Но верующие люди спрашивают о цели человеческой жизни не просто так. Сами-то они вполне определились с тем, что считать целью своей жизни. В их воображении существует и миф о каком-то результате их ритуалов, и эмоциональная потребность в стремлении к такому воображаемому результату. Полагаю, что верующие видят причину существования окружающей их действительности в замысле воображаемого ими существа или предназначении судьбы, а целью своей жизни они считают характерный для их религиозной традиции вариант «восхождения» (пожелай кто-либо блеснуть цинизмом, он мог бы предположить, что цель иных проповедников — остаться гнить у обочины паломнического тракта).

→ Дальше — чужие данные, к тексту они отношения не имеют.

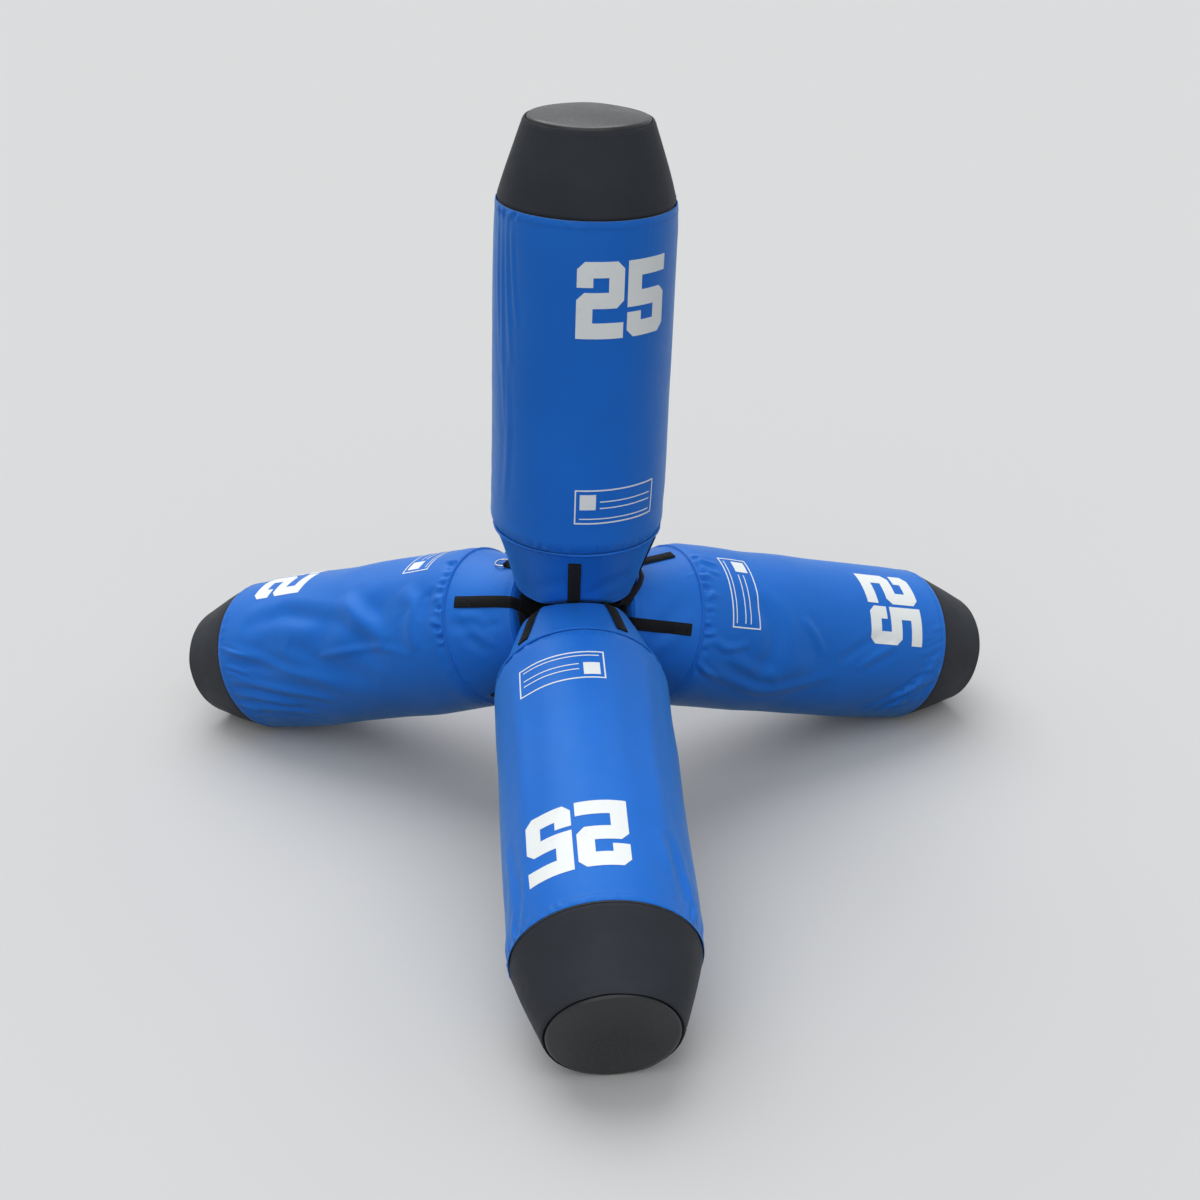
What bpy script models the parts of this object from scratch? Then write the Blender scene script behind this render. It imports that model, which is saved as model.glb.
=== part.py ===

Но почему это должно быть важным для нас? Если мы не видим ни малейшего смысла в самом логическом фундаменте религиозных воззрений, следует ли нам считаться с тем, что верующие люди считают моральным или духовным? Если религиозные убеждения для нас — не истина и даже не ложь, то религиозные цели для нас — абсурд. Заметьте, высшая цель религии — вовсе не благополучие общества и не конкретный правопорядок. Христиане или мусульмане вовсе не собираются защищать абстрактную «нравственность» общества, хотя то, что религия является источником и основанием морали в обществе, — зачастую один из главных аргументов сторонников религий (об этом придется сказать отдельно).
Высшие цели религий не имеют ничего общего с чисто прагматическими целями современного общества. Эти цели являются буквально потусторонними. Я не возражаю, если кто-то видит целью своей жизни созерцание чистых форм, какое-то Спасение или объединение с божественным Единым (есть даже люди, которые посвящают свою жизнь собиранию марок!). Но почему эта эзотерическая цель должна быть навязана и тем, кому безразличны перипетии метафизики?
Говоря о благе самом по себе или о прекрасном самом по себе, Платон имел в виду свои потребности, интересы и эстетические привычки. Говоря о причинности, Аристотель имел в виду собственные цели и представления о космосе и природе (а также этике, эстетике и политике). Проблема метафизической философии в том, что она превращает нечто частное и случайное в будто бы общее и необходимое, индивидуальные оценочные и эстетические суждения в категорические требования этики и эстетики, персональные политические или жизненные цели авторов в нечто космического порядка.
Проблема заключается в том, что постулаты космических масштабов, в свою очередь, могут служить замечательным оправданием любых конкретных действий, будь то преследование инакомыслящих вплоть до их уничтожения или уголовное преследование двадцатилетних девушек за совершенно невинное с уголовной точки зрения деяние — танец. На основании совершенно произвольных, как мы видим на примере Платона и Аристотеля, но категоричных и будто бы универсальных постулатов можно довести страну до опустошительного и беспрецедентного голода, подобного голоду в СССР 1932–1933 годов. Каждому хорошо известно утверждение Макиавелли: «цель оправдывает средства». Чем больше и многозначительнее цель, чем ближе она к универсальному «порядку мироздания» или «законам истории», тем более серьезные средства можно применить и оправдать именем такой цели. За мегаломанией скрывается обыкновенный фашизм. Кроме того, люди сами охотно готовы принимать на себя бремя тягот, если им внушить, будто у лишений есть высшая цель. Не обязательно объяснять массам, какова конкретная причинно-следственная связь между тяготами и результатом, можно подменить сколько-нибудь рациональное обоснование категорическими лозунгами о потребностях отчизны, нового социального строя или традиционной морали, которая, как это часто водится, в опасности.
В мире подобных демагогических манипуляций религия находит свое подлинное применение в качестве политического орудия. В сравнении с философами богословам свойственно упрощать аргументы и принимать множество сомнительных допущений в качестве само собой разумеющейся догмы. В случае богословия доводом в пользу истинности каждого отдельного утверждения будет уже не подробная, хотя и не вполне честная местами аргументация Платона, а прямые угрозы и категорическое внушение. По этой самой причине мы редко доходим в дискуссии о религии до ее самых глубинных оснований.